LTR-retroelements remain relative long existence in moso bamboo genome

We estimated the insertion times of bamboo LTR-retroelements. The largest number of bamboo LTR-retroelements was estimated to be inserted within 0~3 Mya (Fig. 2). The results showed that there might be several bamboo LTR-retroelements that recently transposed.

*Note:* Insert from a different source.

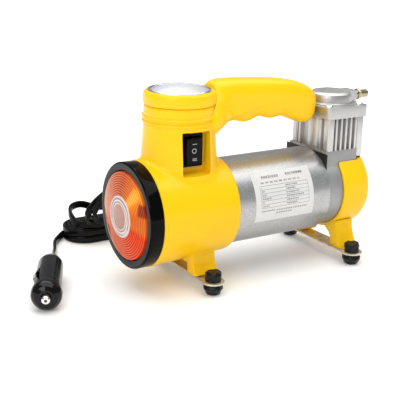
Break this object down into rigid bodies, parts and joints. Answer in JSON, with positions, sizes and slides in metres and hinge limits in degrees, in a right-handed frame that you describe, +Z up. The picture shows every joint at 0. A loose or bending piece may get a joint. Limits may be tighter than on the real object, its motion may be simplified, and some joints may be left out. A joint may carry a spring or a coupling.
{
  "type": "portable tire inflator",
  "caption": "Hand-carried 12 V tire inflator: lamp, gauge column with rocker switch, carry handle, motor, piston compressor, rubber feet and a coiled lead with a lighter plug.",
  "frame": {"origin": "under the middle of the body's length and width, on the floor that the feet stand on, without the lead", "axes": "+X from the lamp towards the compressor and its outlet, +Y towards the side where the lead leaves, +Z up"},
  "size_m": [0.2726, 0.1725, 0.1366],
  "materials": {
    "yellow_shell": "bright yellow moulded plastic, glossy",
    "black_gloss": "black moulded plastic, glossy",
    "lens_red": "orange-red clear plastic with rings",
    "lens_clear": "clear moulded plastic",
    "mirror_bowl": "metallised plastic bowl",
    "bulb_glass": "clear bulb",
    "bezel_steel": "polished ring",
    "gauge_can": "pressed steel",
    "dial_card": "white printed card on a plate",
    "needle_black": "black pointer",
    "clear_lens": "clear window",
    "brass_parts": "plain brass",
    "dark_rubber": "soft black rubber",
    "lead_vinyl": "flexible glossy black sheath",
    "bright_steel": "zinc-plated steel, satin",
    "strip_steel": "passivated steel strip",
    "plain_steel": "plain machined steel",
    "magnet_grey": "sintered ferrite",
    "copper": "enamelled copper wire and copper bars",
    "brown_board": "moulded phenolic",
    "label_white": "printed paper film",
    "plate_black": "black painted plate",
    "cast_aluminium": "die cast, satin",
    "seal_white": "low-friction sealing ring",
    "gasket_grey": "fibre gasket"
  },
  "bodies": {
    "inflator": {"front_housing": "yellow_shell", "column_cap": "yellow_shell", "handle_left": "yellow_shell", "handle_right": "yellow_shell", "rear_cover": "yellow_shell", "housing_screws": "bright_steel", "foot_strips": "strip_steel", "rubber_feet": "dark_rubber", "lamp_ring": "black_gloss", "lamp_lens": "lens_red", "lamp_lens_center": "lens_clear", "lamp_reflector": "mirror_bowl", "lamp_bulbs": "bulb_glass", "switch_body": "black_gloss", "gauge_case": "gauge_can", "gauge_bezel": "bezel_steel", "gauge_glass": "clear_lens", "gauge_dial": "dial_card", "gauge_movement": "brass_parts", "gauge_pipe": "dark_rubber", "motor_can": "bright_steel", "field_magnets": "magnet_grey", "shaft_bearings": "plain_steel", "brush_end_cap": "brown_board", "carbon_brushes": "magnet_grey", "rating_label": "label_white", "motor_plate": "plate_black", "crankcase": "cast_aluminium", "cylinder_block": "cast_aluminium", "head_gasket": "gasket_grey", "valve_plate": "gauge_can", "cylinder_head": "cast_aluminium", "head_screws": "bright_steel", "outlet_nipple": "brass_parts", "cord_gland": "dark_rubber", "cord_lead": "lead_vinyl", "cord_coil": "lead_vinyl", "cord_tail": "lead_vinyl", "plug_body": "black_gloss", "plug_nose_ring": "black_gloss", "plug_tip_spring": "plain_steel", "plug_fuse": "bulb_glass"},
    "rotor": {"motor_shaft": "plain_steel", "armature_core": "plain_steel", "armature_windings": "copper", "commutator": "copper", "crank_disc": "plain_steel"},
    "piston": {"piston": "cast_aluminium", "piston_seal": "seal_white", "wrist_pin": "plain_steel"},
    "rod": {"connecting_rod": "cast_aluminium", "rod_bearing": "plain_steel", "crank_pin": "plain_steel"},
    "rocker": {"switch_rocker": "black_gloss"},
    "needle": {"gauge_needle": "needle_black"},
    "reed": {"outlet_reed": "gauge_can"},
    "tip": {"plug_tip": "bezel_steel"},
    "contact_left": {"plug_contact_left": "plain_steel"},
    "contact_right": {"plug_contact_right": "plain_steel"}
  },
  "joints": [
    {"name": "motor_spin", "type": "hinge", "parent": "inflator", "child": "rotor", "pos_m": [0, 0, 0.0509], "axis": [1, 0, 0], "continuous": true},
    {"name": "piston_slide", "type": "slide", "parent": "inflator", "child": "piston", "axis": [0, 0, 1], "range_m": [-0.014, 0]},
    {"name": "rod_swing", "type": "hinge", "parent": "piston", "child": "rod", "pos_m": [0.06775, 0, 0.0985], "axis": [1, 0, 0], "range_deg": [-9.9, 9.9]},
    {"name": "rocker_tilt", "type": "hinge", "parent": "inflator", "child": "rocker", "pos_m": [-0.05925, -0.0148, 0.0946], "axis": [1, 0, 0], "range_deg": [-10, 10]},
    {"name": "needle_turn", "type": "hinge", "parent": "inflator", "child": "needle", "pos_m": [-0.05925, 0, 0.1282], "axis": [0, 0, -1], "range_deg": [0, 270], "stiffness_Nm_per_rad": 0.00001},
    {"name": "reed_lift", "type": "hinge", "parent": "inflator", "child": "reed", "pos_m": [0.06175, 0, 0.1074], "axis": [0, -1, 0], "range_deg": [0, 8], "stiffness_Nm_per_rad": 0.0001},
    {"name": "tip_press", "type": "slide", "parent": "inflator", "child": "tip", "axis": [0.4352, 0.9003, 0], "range_m": [0, 0.0025], "stiffness_N_per_m": 600},
    {"name": "contact_left_press", "type": "slide", "parent": "inflator", "child": "contact_left", "axis": [0.6897, -0.3334, -0.6428], "range_m": [0, 0.0012], "stiffness_N_per_m": 800},
    {"name": "contact_right_press", "type": "slide", "parent": "inflator", "child": "contact_right", "axis": [-0.6897, 0.3334, 0.6428], "range_m": [0, 0.0012], "stiffness_N_per_m": 800}
  ]
}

Additionally, the distribution of insertion times of bamboo LTR-retroelements was represented by a single-peak parabolic curve with a relatively long time span, which was similar to that of barley and wheat (Wicker and Keller 2007). The pattern of insertion times of rice and soybean LTR-retroelements was exponentially distributed (Wicker and Keller 2007; Du et al. 2010). Although the available data set was extremely small to draw definite conclusions, the observed distribution curve of LTR-retroelement insertions may reflect its very long existence in the moso genome (Wicker and Keller 2007), which might be due to the low frequency of unequal recombination and illegitimate recombination for bamboo LTR-retroelements (above discussion).

Bamboo LTR-retroelements are structurally diverse and have evolutionary lineages that are shared between monocots and eudicots

Previous surveys on LTR-retroelements in plants have defined four major common evolutionary Ty1-copia lineages and five major common evolutionary Ty3-gypsy lineages (Llorens et al. 2011). Four lineages (i.e., Sire, Oryco, Retrofit, and Tork) of Ty1-copia and four lineages of Ty3-gypsy (i.e., Crm, Del, Reina, and Tat) were identified in the moso bamboo genome, all of which originated prior to the divergence of monocots and eudicots (Llorens et al. 2009).

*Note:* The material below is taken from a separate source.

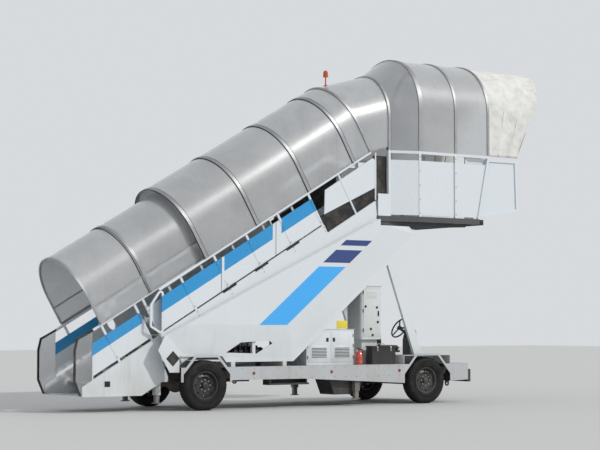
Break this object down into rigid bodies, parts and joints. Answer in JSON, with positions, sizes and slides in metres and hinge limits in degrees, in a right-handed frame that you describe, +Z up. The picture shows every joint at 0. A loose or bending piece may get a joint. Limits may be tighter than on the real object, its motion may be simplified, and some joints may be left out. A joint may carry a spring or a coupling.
{
  "type": "mobile aircraft stairs",
  "caption": "Self-propelled passenger stairs: truck chassis, covered lower flight, and a covered upper flight with platform and hood that slides up the slope.",
  "frame": {"origin": "on the ground below the middle of the machine's length and width", "axes": "+X forwards, towards the aircraft; +Y to the machine's left; +Z up"},
  "size_m": [10.2, 2.12, 6.3998],
  "materials": {
    "frame_paint": "satin",
    "deck_plate": "satin",
    "white_paint": "gloss",
    "axle_black": "satin",
    "engine_iron": "matt",
    "cabinet_paint": "gloss",
    "seat_vinyl": "matt",
    "desk_plastic": "satin",
    "black_plastic": "satin",
    "tank_paint": "satin",
    "red_paint": "gloss",
    "black_paint": "satin",
    "tread_metal": "satin",
    "guard_paint": "gloss",
    "black_rubber": "matt",
    "smoked_sheet": "gloss",
    "clear_sheet": "gloss",
    "hoop_metal": "satin",
    "cylinder_paint": "gloss",
    "rod_chrome": "polished",
    "hood_fabric": "matt",
    "beacon_amber": "gloss",
    "side_guard_paint": "gloss",
    "tyre": "matt",
    "rim_paint": "satin",
    "jack_steel": "satin"
  },
  "bodies": {
    "chassis": {"chassis_frame": "axle_black", "deck": "deck_plate", "skirt_right": "white_paint", "skirt_left": "white_paint", "front_axle": "axle_black", "rear_axle": "axle_black", "leaf_springs": "axle_black", "engine_block": "engine_iron", "engine_housing": "white_paint", "control_cabinet": "cabinet_paint", "driver_seat": "seat_vinyl", "driver_desk": "desk_plastic", "steering_wheel": "black_plastic", "extinguisher": "red_paint", "tank_and_battery": "tank_paint", "running_steps": "black_paint", "front_bumper": "black_paint", "main_frame_right": "white_paint", "main_frame_left": "white_paint", "main_frame_ties": "frame_paint", "struts": "white_paint", "lower_stringers": "white_paint", "lower_treads": "tread_metal", "lower_guards": "guard_paint", "entry_edges": "black_rubber", "lower_canopy": "smoked_sheet", "lower_ribs": "hoop_metal", "lift_barrel": "cylinder_paint", "entry_panes": "smoked_sheet"},
    "upper_flight": {"upper_stringers": "white_paint", "upper_treads": "tread_metal", "upper_guards": "guard_paint", "upper_canopy": "smoked_sheet", "upper_ribs": "hoop_metal", "lift_rod": "rod_chrome", "platform_deck": "tread_metal", "platform_guards": "guard_paint", "hood_shell": "smoked_sheet", "hood_frame": "hoop_metal", "hood_throat": "clear_sheet", "front_hood": "hood_fabric", "gap_covers": "black_rubber", "platform_buffer": "black_rubber", "beacon": "beacon_amber"},
    "side_guard_right": {"side_guard_right": "side_guard_paint"},
    "side_guard_left": {"side_guard_left": "side_guard_paint"},
    "knuckle_right": {"knuckle_right": "axle_black"},
    "knuckle_left": {"knuckle_left": "axle_black"},
    "wheel_front_right": {"tyre_front_right": "tyre", "rim_front_right": "rim_paint"},
    "wheel_front_left": {"tyre_front_left": "tyre", "rim_front_left": "rim_paint"},
    "wheel_rear_right": {"tyre_rear_right": "tyre", "rim_rear_right": "rim_paint"},
    "wheel_rear_left": {"tyre_rear_left": "tyre", "rim_rear_left": "rim_paint"},
    "jack_front_right": {"jack_front_right": "jack_steel"},
    "jack_front_left": {"jack_front_left": "jack_steel"},
    "jack_rear_right": {"jack_rear_right": "jack_steel"},
    "jack_rear_left": {"jack_rear_left": "jack_steel"}
  },
  "joints": [
    {"name": "upper_flight_slide", "type": "slide", "parent": "chassis", "child": "upper_flight", "axis": [0.866, 0, 0.5], "range_m": [0, 2.328]},
    {"name": "side_guard_right_slide", "type": "slide", "parent": "upper_flight", "child": "side_guard_right", "axis": [1, 0, 0], "range_m": [-0.75, 0.1]},
    {"name": "side_guard_left_slide", "type": "slide", "parent": "upper_flight", "child": "side_guard_left", "axis": [1, 0, 0], "range_m": [-0.75, 0.1]},
    {"name": "steer_right", "type": "hinge", "parent": "chassis", "child": "knuckle_right", "pos_m": [2.05, -0.76, 0.42], "axis": [0, 0, 1], "range_deg": [-30, 30]},
    {"name": "steer_left", "type": "hinge", "parent": "chassis", "child": "knuckle_left", "pos_m": [2.05, 0.76, 0.42], "axis": [0, 0, 1], "range_deg": [-30, 30]},
    {"name": "wheel_front_right_spin", "type": "hinge", "parent": "knuckle_right", "child": "wheel_front_right", "pos_m": [2.05, -0.915, 0.42], "axis": [0, 1, 0], "continuous": true},
    {"name": "wheel_front_left_spin", "type": "hinge", "parent": "knuckle_left", "child": "wheel_front_left", "pos_m": [2.05, 0.915, 0.42], "axis": [0, 1, 0], "continuous": true},
    {"name": "wheel_rear_right_spin", "type": "hinge", "parent": "chassis", "child": "wheel_rear_right", "pos_m": [-2.65, -0.915, 0.42], "axis": [0, 1, 0], "continuous": true},
    {"name": "wheel_rear_left_spin", "type": "hinge", "parent": "chassis", "child": "wheel_rear_left", "pos_m": [-2.65, 0.915, 0.42], "axis": [0, 1, 0], "continuous": true},
    {"name": "jack_front_right_slide", "type": "slide", "parent": "chassis", "child": "jack_front_right", "axis": [0, 0, 1], "range_m": [-0.11, 0]},
    {"name": "jack_front_left_slide", "type": "slide", "parent": "chassis", "child": "jack_front_left", "axis": [0, 0, 1], "range_m": [-0.11, 0]},
    {"name": "jack_rear_right_slide", "type": "slide", "parent": "chassis", "child": "jack_rear_right", "axis": [0, 0, 1], "range_m": [-0.11, 0]},
    {"name": "jack_rear_left_slide", "type": "slide", "parent": "chassis", "child": "jack_rear_left", "axis": [0, 0, 1], "range_m": [-0.11, 0]}
  ],
  "couplings": [
    {"joint": "steer_left", "follows": "steer_right", "ratio": 1}
  ]
}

Among most families, the bamboo LTR-retroelements and rice LTR-retroelements were frequently clustered together, whereas the Arabidopsis LTR-retroelements clustered together with themselves, which indicated that most lineages have diverged after the division between the monocots and eudicots (Fig. 3). However, the Tork lineage is an exception. LTR-retroelements of the Tork lineage from three species clustered together without discrimination, which indicated that the evolution of the Tork lineage was relatively more conserved compared with other lineages (Llorens et al. 2009).

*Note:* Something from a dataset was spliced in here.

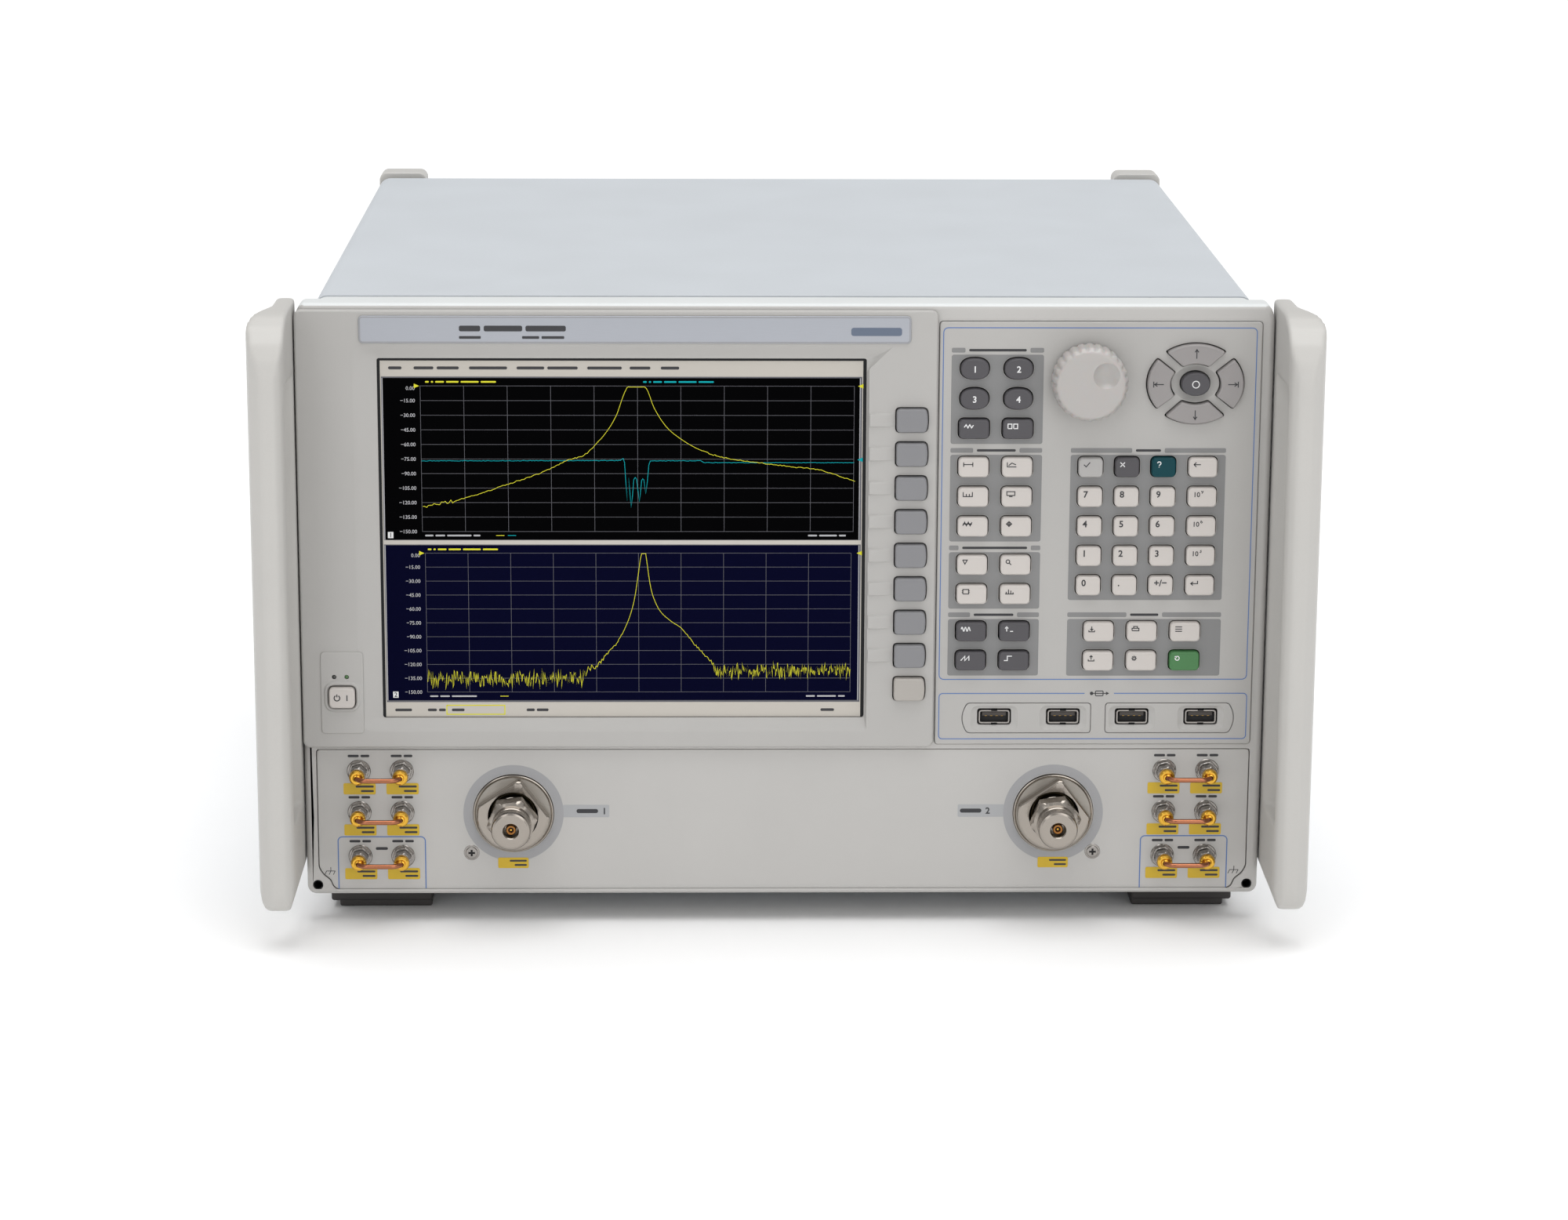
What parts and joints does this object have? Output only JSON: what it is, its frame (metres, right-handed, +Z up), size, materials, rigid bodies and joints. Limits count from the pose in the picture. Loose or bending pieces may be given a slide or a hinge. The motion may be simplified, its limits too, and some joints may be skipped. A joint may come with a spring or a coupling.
{
  "type": "vector network analyzer",
  "caption": "Bench microwave network analyzer: colour screen, soft keys, keypad with knob, lower test port panel with rigid link cables, front handles and feet.",
  "frame": {"origin": "bottom centre of the bounding box: midway between the handles' fronts and the rear bumpers' ends, on the soles of the feet", "axes": "+X to the right as seen from the front, +Y from the front panel to the rear panel, +Z up"},
  "size_m": [0.4596, 0.474, 0.2821],
  "materials": {
    "frame_paint": "fine satin paint, light warm grey",
    "bezel_plastic": "fine-textured moulded plastic, light grey",
    "cover_paint": "smooth satin paint on aluminium sheet, pale blue grey",
    "handle_plastic": "satin moulded plastic, off-white grey",
    "foot_plastic": "matt dark grey moulded plastic",
    "key_ivory": "satin elastomer keys, ivory",
    "key_grey": "satin elastomer keys, dark grey",
    "key_silver": "satin moulded keys, mid grey",
    "knob_plastic": "satin moulded plastic, pale grey",
    "nameplate_silver": "satin printed label, blank, silver grey",
    "screen_glass": null,
    "port_steel": "turned and polished stainless steel",
    "copper": "bare copper tube with gold-plated nuts",
    "socket_metal": "plated steel shells with dark tongues",
    "chassis_steel": "zinc-plated steel sheet",
    "module_alloy": "machined and stamped alloy",
    "circuit_board": "green solder mask",
    "black_plastic": "matt black moulded plastic"
  },
  "bodies": {
    "root": {"front_frame": "frame_paint", "display_bezel": "bezel_plastic", "keypad_panel": "bezel_plastic", "nameplate": "nameplate_silver", "display_module": "screen_glass", "key_board": "circuit_board", "test_port_panel": "frame_paint", "usb_sockets": "socket_metal", "outer_cover": "cover_paint", "chassis": "module_alloy", "rear_panel": "chassis_steel", "power_supply": "module_alloy", "processor_board": "circuit_board", "microwave_deck": "module_alloy", "fan_housing": "black_plastic", "mains_inlet": "black_plastic", "knob_encoder": "chassis_steel", "handle_left": "handle_plastic", "foot_front_left": "foot_plastic", "foot_rear_left": "foot_plastic", "bumper_top_left": "handle_plastic", "bumper_bottom_left": "handle_plastic", "link_left_1": "copper", "link_left_2": "copper", "link_left_3": "copper", "handle_right": "handle_plastic", "foot_front_right": "foot_plastic", "foot_rear_right": "foot_plastic", "bumper_top_right": "handle_plastic", "bumper_bottom_right": "handle_plastic", "link_right_1": "copper", "link_right_2": "copper", "link_right_3": "copper", "port_1_body": "port_steel", "port_2_body": "port_steel"},
    "power_button": {"power_button": "key_ivory"},
    "cursor_up": {"cursor_up": "key_silver"},
    "cursor_left": {"cursor_left": "key_silver"},
    "cursor_down": {"cursor_down": "key_silver"},
    "cursor_right": {"cursor_right": "key_silver"},
    "cursor_click": {"cursor_click": "key_grey"},
    "soft_key_1": {"soft_key_1": "key_silver"},
    "soft_key_2": {"soft_key_2": "key_silver"},
    "soft_key_3": {"soft_key_3": "key_silver"},
    "soft_key_4": {"soft_key_4": "key_silver"},
    "soft_key_5": {"soft_key_5": "key_silver"},
    "soft_key_6": {"soft_key_6": "key_silver"},
    "soft_key_7": {"soft_key_7": "key_silver"},
    "soft_key_8": {"soft_key_8": "key_silver"},
    "soft_key_9": {"soft_key_9": "key_ivory"},
    "trace_channel_keys": {"trace_channel_keys": "key_grey"},
    "response_keys": {"response_keys": "key_ivory"},
    "marker_keys": {"marker_keys": "key_ivory"},
    "stimulus_keys": {"stimulus_keys": "key_grey"},
    "entry_keys": {"entry_keys": "key_ivory"},
    "utility_keys": {"utility_keys": "key_ivory"},
    "knob": {"knob": "knob_plastic"},
    "port_1_nut": {"port_1_nut": "port_steel"},
    "port_2_nut": {"port_2_nut": "port_steel"},
    "fan_rotor": {"fan_rotor": "black_plastic"}
  },
  "joints": [
    {"name": "power_button_press", "type": "slide", "parent": "root", "child": "power_button", "axis": [0, 1, 0], "range_m": [0, 0.0012], "stiffness_N_per_m": 900},
    {"name": "cursor_up_press", "type": "slide", "parent": "root", "child": "cursor_up", "axis": [0, 1, 0], "range_m": [0, 0.0012], "stiffness_N_per_m": 900},
    {"name": "cursor_left_press", "type": "slide", "parent": "root", "child": "cursor_left", "axis": [0, 1, 0], "range_m": [0, 0.0012], "stiffness_N_per_m": 900},
    {"name": "cursor_down_press", "type": "slide", "parent": "root", "child": "cursor_down", "axis": [0, 1, 0], "range_m": [0, 0.0012], "stiffness_N_per_m": 900},
    {"name": "cursor_right_press", "type": "slide", "parent": "root", "child": "cursor_right", "axis": [0, 1, 0], "range_m": [0, 0.0012], "stiffness_N_per_m": 900},
    {"name": "cursor_click_press", "type": "slide", "parent": "root", "child": "cursor_click", "axis": [0, 1, 0], "range_m": [0, 0.0012], "stiffness_N_per_m": 900},
    {"name": "soft_key_1_press", "type": "slide", "parent": "root", "child": "soft_key_1", "axis": [0, 1, 0], "range_m": [0, 0.0012], "stiffness_N_per_m": 900},
    {"name": "soft_key_2_press", "type": "slide", "parent": "root", "child": "soft_key_2", "axis": [0, 1, 0], "range_m": [0, 0.0012], "stiffness_N_per_m": 900},
    {"name": "soft_key_3_press", "type": "slide", "parent": "root", "child": "soft_key_3", "axis": [0, 1, 0], "range_m": [0, 0.0012], "stiffness_N_per_m": 900},
    {"name": "soft_key_4_press", "type": "slide", "parent": "root", "child": "soft_key_4", "axis": [0, 1, 0], "range_m": [0, 0.0012], "stiffness_N_per_m": 900},
    {"name": "soft_key_5_press", "type": "slide", "parent": "root", "child": "soft_key_5", "axis": [0, 1, 0], "range_m": [0, 0.0012], "stiffness_N_per_m": 900},
    {"name": "soft_key_6_press", "type": "slide", "parent": "root", "child": "soft_key_6", "axis": [0, 1, 0], "range_m": [0, 0.0012], "stiffness_N_per_m": 900},
    {"name": "soft_key_7_press", "type": "slide", "parent": "root", "child": "soft_key_7", "axis": [0, 1, 0], "range_m": [0, 0.0012], "stiffness_N_per_m": 900},
    {"name": "soft_key_8_press", "type": "slide", "parent": "root", "child": "soft_key_8", "axis": [0, 1, 0], "range_m": [0, 0.0012], "stiffness_N_per_m": 900},
    {"name": "soft_key_9_press", "type": "slide", "parent": "root", "child": "soft_key_9", "axis": [0, 1, 0], "range_m": [0, 0.0012], "stiffness_N_per_m": 900},
    {"name": "trace_channel_keys_press", "type": "slide", "parent": "root", "child": "trace_channel_keys", "axis": [0, 1, 0], "range_m": [0, 0.0012], "stiffness_N_per_m": 2500},
    {"name": "response_keys_press", "type": "slide", "parent": "root", "child": "response_keys", "axis": [0, 1, 0], "range_m": [0, 0.0012], "stiffness_N_per_m": 2500},
    {"name": "marker_keys_press", "type": "slide", "parent": "root", "child": "marker_keys", "axis": [0, 1, 0], "range_m": [0, 0.0012], "stiffness_N_per_m": 2500},
    {"name": "stimulus_keys_press", "type": "slide", "parent": "root", "child": "stimulus_keys", "axis": [0, 1, 0], "range_m": [0, 0.0012], "stiffness_N_per_m": 2500},
    {"name": "entry_keys_press", "type": "slide", "parent": "root", "child": "entry_keys", "axis": [0, 1, 0], "range_m": [0, 0.0012], "stiffness_N_per_m": 2500},
    {"name": "utility_keys_press", "type": "slide", "parent": "root", "child": "utility_keys", "axis": [0, 1, 0], "range_m": [0, 0.0012], "stiffness_N_per_m": 2500},
    {"name": "knob_turn", "type": "hinge", "parent": "root", "child": "knob", "pos_m": [0.1316, -0.206, 0.2471], "axis": [0, 1, 0], "continuous": true},
    {"name": "port_1_nut_turn", "type": "hinge", "parent": "root", "child": "port_1_nut", "pos_m": [-0.1202, -0.218, 0.0506], "axis": [0, 1, 0], "continuous": true},
    {"name": "port_2_nut_turn", "type": "hinge", "parent": "root", "child": "port_2_nut", "pos_m": [0.1202, -0.218, 0.0506], "axis": [0, 1, 0], "continuous": true},
    {"name": "fan_rotor_turn", "type": "hinge", "parent": "root", "child": "fan_rotor", "pos_m": [0.128, 0.2, 0.209], "axis": [0, 1, 0], "continuous": true}
  ]
}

Comparative genome analysis suggested that the moso bamboo diverged from Oryzoideae more than 48 Mya (Peng et al. 2013). Interestingly, there was an abundance of near identical LTR-retroelement sequences between rice and moso bamboo and the presence of relatively diverse LTR-retroelement sequences in individual rice and moso bamboo species (Fig. 3). This might be due to divergent evolutionary rate, stochastic loss, vertical extinction, or horizontal transfer of LTR-retroelements (Du et al. 2010).

Conclusions

Considering the high proportion of LTR-retroelements in the moso bamboo genome, our work contributes to a greater understanding of their impact on genome organization and evolution. We initially investigated 982 LTR-retroelement families comprising 2,004,644 LTR-retroelement sequences, which accounted for more than 40% of the moso bamboo genome. Further analysis revealed that bamboo LTR-retroelements had longer period of activity than those of rice and Arabidopsis and might undergo a relatively low frequency of unequal recombination and illegitimate recombination. The knowledge gained from this study constitutes a valuable resource for both the improvement in genome annotation and investigations of the contributions of LTR-retroelements to moso bamboo genome evolution.